AIM OF THE EXERCISE:
In full and without alteration, give the listing again.

··· PROVIDED DATA ···

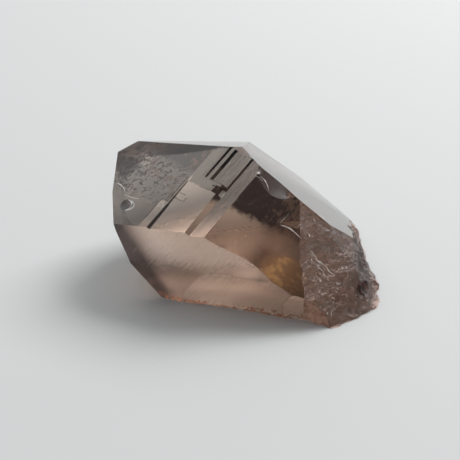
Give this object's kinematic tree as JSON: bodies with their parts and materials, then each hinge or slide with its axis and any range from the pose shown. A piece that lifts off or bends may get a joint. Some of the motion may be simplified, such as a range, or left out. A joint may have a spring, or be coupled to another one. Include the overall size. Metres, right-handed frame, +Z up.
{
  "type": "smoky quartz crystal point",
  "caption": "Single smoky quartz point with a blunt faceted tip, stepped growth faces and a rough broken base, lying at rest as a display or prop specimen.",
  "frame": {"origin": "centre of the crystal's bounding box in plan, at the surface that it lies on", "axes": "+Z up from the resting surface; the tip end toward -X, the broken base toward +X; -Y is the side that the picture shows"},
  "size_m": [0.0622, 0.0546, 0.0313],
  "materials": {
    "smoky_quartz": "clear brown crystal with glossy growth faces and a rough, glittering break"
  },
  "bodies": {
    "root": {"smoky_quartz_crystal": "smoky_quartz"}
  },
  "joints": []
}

···

FINISHED EXERCISE:
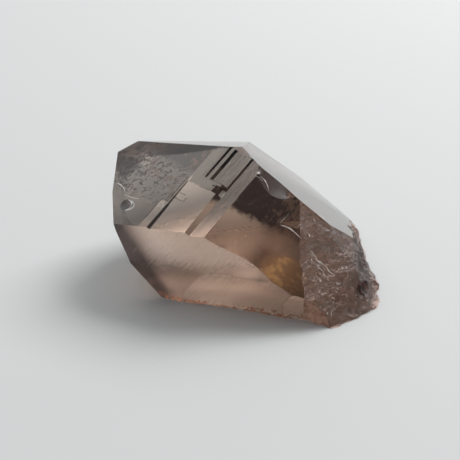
Give this object's kinematic tree as JSON: bodies with their parts and materials, then each hinge or slide with its axis and any range from the pose shown. A piece that lifts off or bends may get a joint. Some of the motion may be simplified, such as a range, or left out. A joint may have a spring, or be coupled to another one. Include the overall size. Metres, right-handed frame, +Z up.
{
  "type": "smoky quartz crystal point",
  "caption": "Single smoky quartz point with a blunt faceted tip, stepped growth faces and a rough broken base, lying at rest as a display or prop specimen.",
  "frame": {"origin": "centre of the crystal's bounding box in plan, at the surface that it lies on", "axes": "+Z up from the resting surface; the tip end toward -X, the broken base toward +X; -Y is the side that the picture shows"},
  "size_m": [0.0622, 0.0546, 0.0313],
  "materials": {
    "smoky_quartz": "clear brown crystal with glossy growth faces and a rough, glittering break"
  },
  "bodies": {
    "root": {"smoky_quartz_crystal": "smoky_quartz"}
  },
  "joints": []
}